President Biden’s pressuring Israel

*President Biden’s pressuring Israel reflects the return of the US State Department to the center-stage of policy-making. The State Department opposed Israel’s establishment in 1948, has been a systematic critic of Israel since then, and has been consistently wrong on crucial Middle East issues.

*This pressure on Israel represents the multilateral and cosmopolitan worldview of the State Department establishment, in general, and Secretary Blinken and National Security Advisor Sullivan, in particular. This worldview espouses a common ideological and strategic denominator with the UN, International Organizations and Europe, rather than the unilateral US action of foreign policy and US national security.
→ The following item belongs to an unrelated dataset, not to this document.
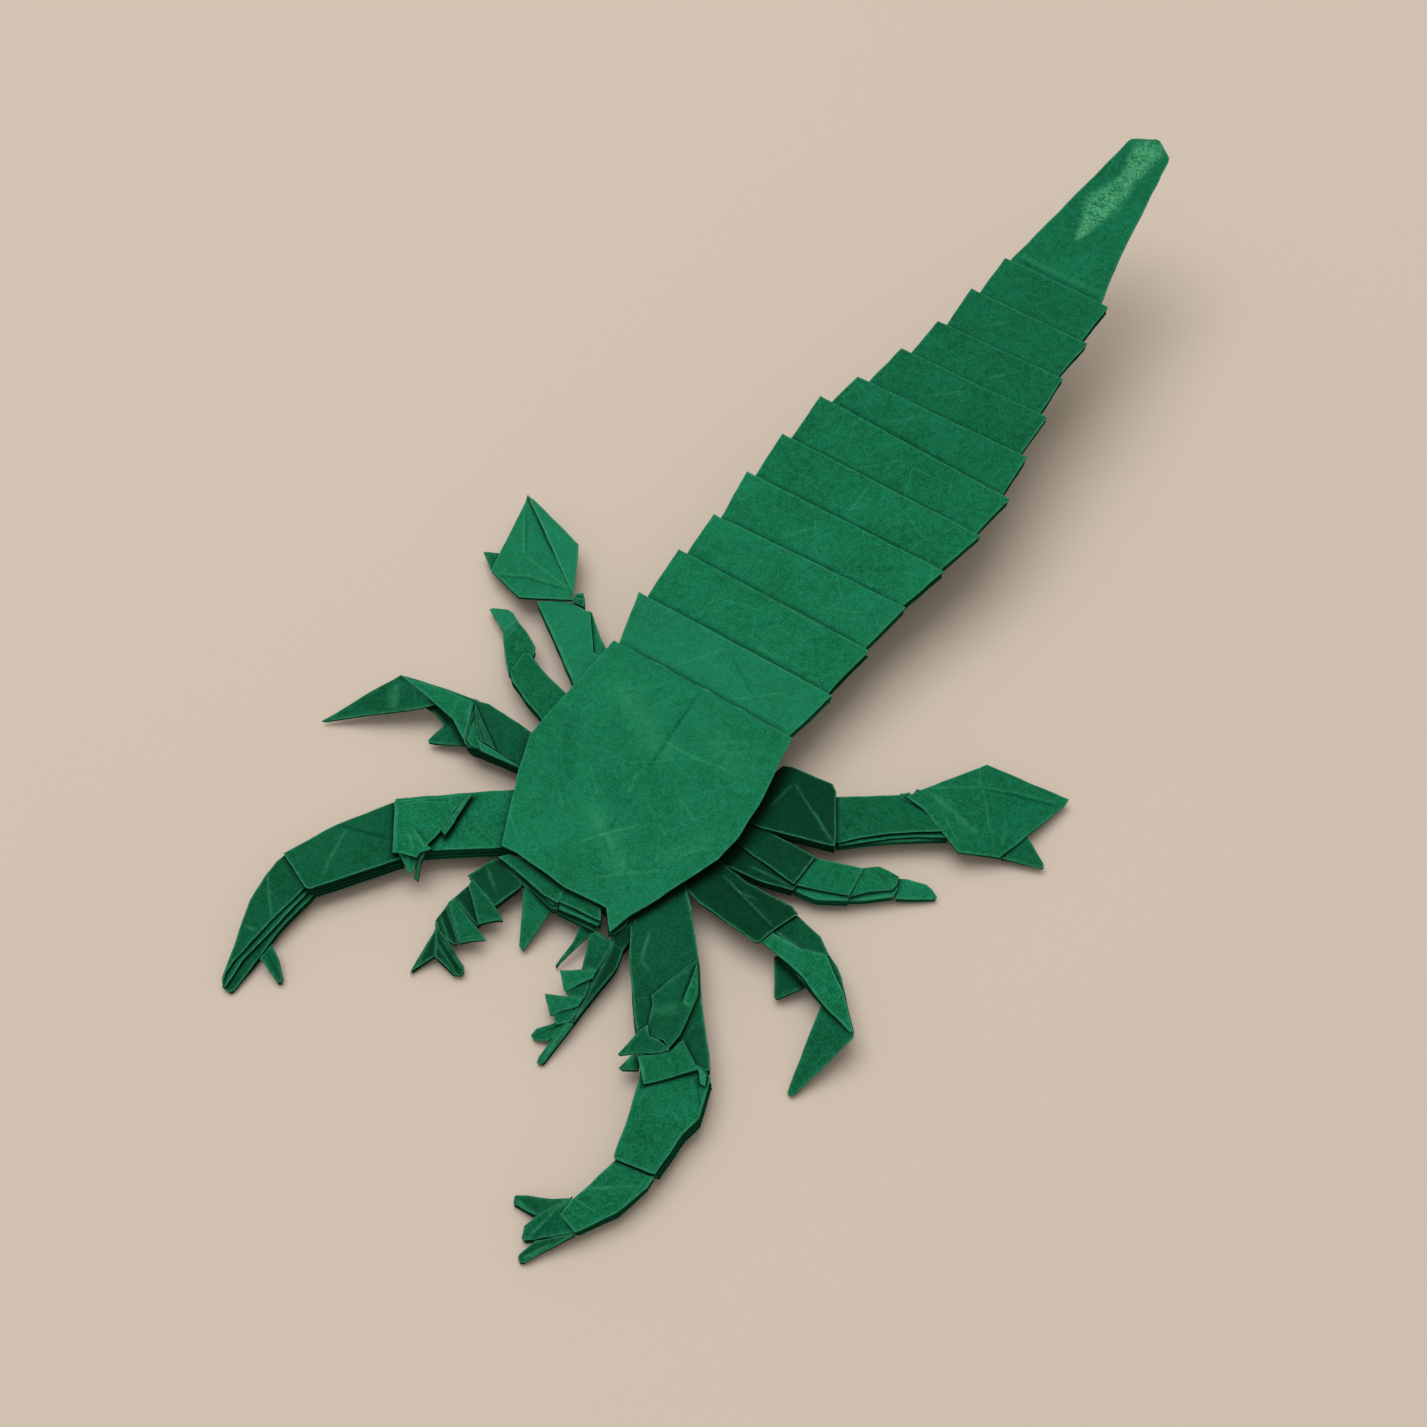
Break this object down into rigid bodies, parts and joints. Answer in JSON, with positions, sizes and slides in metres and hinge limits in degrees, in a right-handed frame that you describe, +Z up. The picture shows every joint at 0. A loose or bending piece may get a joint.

It examines the Middle East through Western lenses, assuming that dramatic financial and diplomatic gestures would convince Iran’s Ayatollahs and Palestinian terrorists to abandon deeply-rooted, fanatic ideologies in favor of peaceful-coexistence, enhanced standard of living and good-faith negotiation.  Middle East reality has proven such assumptions to be wrong.

*President Biden’s pressure mirrors the routine of presidential pressure on Israel since 1948 (except 2017-2020), which has always resulted in short-term tension/friction and occasional punishment, such as a suspension of delivery of military systems and not vetoing UN condemnations of Israel.

*However, since 1948, simultaneously with presidential pressure on Israel, there has been a dramatic enhancement of mutually-beneficial defense and commercial cooperation, as determined by vital US interests, recognizing Israel’s unique technological and military capabilities and growing role as a leading force and dollar multiplier for the US. Israel’s unique contribution to the US defense and aerospace industries, high tech sector, armed forces and intelligence has transcended US foreign aid to Israel, and has eclipsed US-Israel friction over less critical issues (e.g., the Palestinian issue).

*The current bilateral friction is very moderate compared to prior frictions, such as the Obama-Netanyahu tension over the 2015 nuclear accord with Iran; the US’ brutal opposition to Israel’s bombing of Iraq’s and Syria’s nuclear reactors; the US’ ferocious resentment of Israel’s application of its law to the Golan Heights; the US’ determined opposition to the reunification of Jerusalem, and the renewal of Jewish construction in Judea and Samaria, the Golan Heights and Greater Jerusalem; and the US’ strong-handed pressure for Israel to withdraw to the suicidal 1947 Partition lines; etc.

*In hindsight, the US pressure on Israel was based on erroneous assumptions, which could have undermined vital US interests, if not for Israel’s defiance of pressure.  For example, Israel’s refraining from bombing Iraq’s and Syria’s nuclear reactors in 1981 and 2007 would have confronted the US and the world at-large with a potential nuclear confrontation in 1991 and a potential Syrian nuclearized civil war since 2011.

*Rogue Middle East regimes consider US pressure on Israel as an erosion of Israel’s posture of deterrence, and therefore an inducement to the intensified threat of terrorism and war, which gravely destabilize the region and undermine US interests (while advancing the interests of China, Russia and Iran’s Ayatollahs), threatening the survival of pro-US vulnerable oil-producing Arab regimes.

*Most Israeli Prime Ministers – especially from Ben Gurion through Shamir – defied presidential pressure, which yielded short-term friction and erosion in popularity, but accorded Israel long-term enhanced strategic respect. On a rainy day, the US prefers allies, which stand up to pressure, and are driven by clear principles and national security requirements.

*Succumbing to – and accommodating – US presidential pressure ignores precedents, overlooks Israel’s base of support in the co-equal, co-determining US Legislature, undermines Israel’s posture of deterrence, whets the appetite of anti-US and anti-Israel rogue regimes, and adds fuel to the Middle East fire at the expense of Israel’s and US’ national security and economic interests.